Dr. Neil Hair

The Musings Of A Professor Of Marketing.

Technology in 2033: Employees in virtual workplace will wear computers and speak Global English

dandcI recently acted as guest essayist for the Democrat and Chronicle's visions for Rochester 2033 (25 years from now). Here is the article which purposefully paints a troubled picture;

October 2033: Business as we know it will be radically transformed. The days of working for one organization at any one time will be gone. Most U.S. employees will act as technical subcontractors to a portfolio of virtual organizations, domestic and international. People will work from where they are situated, permanently logged onto a super-fast Internet. Access will come from a range of connection devices. Wearable computers will be all the rage, but early adopters will have opted for more permanent machinery that is physically implanted. Employees will work in teams that have a truly global makeup. As a result of technologically enhanced globalization, working days will run on WT (world time) in one language — a hybrid known as Global English.

Regular work meetings will take place in a virtual world. "Total Immersion Technology" will add sensory data such as touch, smell and natural movement to the virtual environment. You will feel virtual handshakes and physically walk to meeting spaces online without actually moving from your real world location. Increasingly, humans will have difficulty differentiating between their virtual life and nonvirtual life. For your efforts as a global technology worker, you will be paid in the universal currency of Credits — payment will be directly related to consumer or industrial demand for products or services and will be received in real time at the point of transaction.

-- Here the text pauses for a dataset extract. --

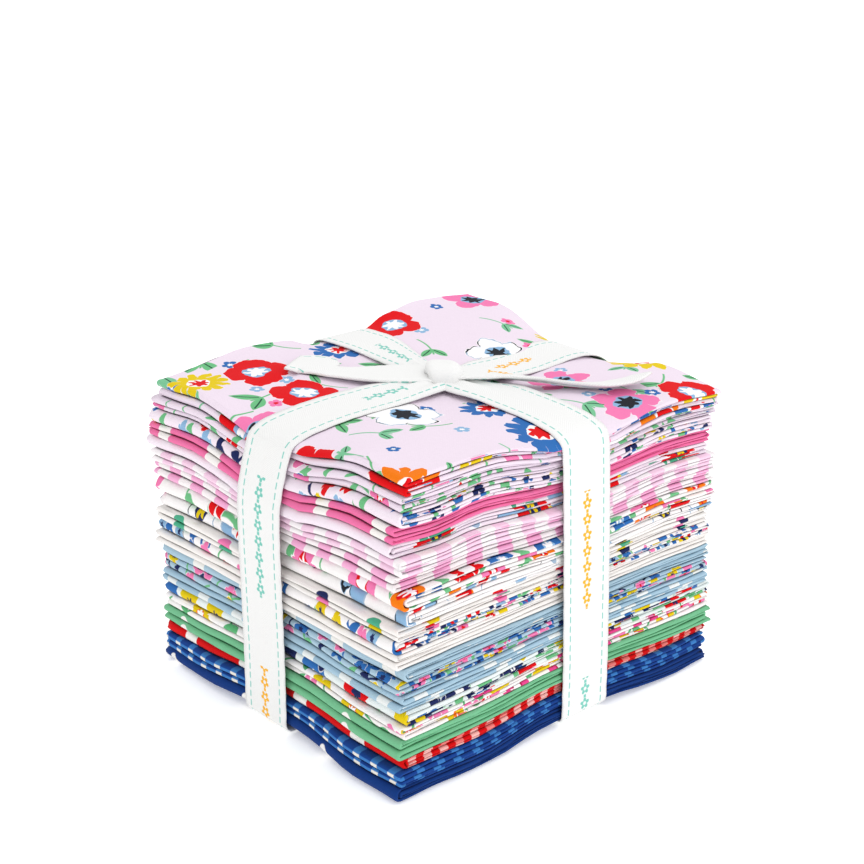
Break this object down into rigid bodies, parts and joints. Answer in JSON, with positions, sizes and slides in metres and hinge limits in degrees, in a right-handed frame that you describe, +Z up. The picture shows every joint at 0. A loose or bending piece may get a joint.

Increasingly, those who succeed in business will be those with an enlarged online social network. Most recruitment will take place within these social spaces. Digital divides will become more apparent between those who are socially enabled online and those who are technologically challenged or "techno-socially disabled." Retirement will be an obsolete term as workers are able to continue to farm out their networks for economic gain, and work/life balance will become increasingly blurred.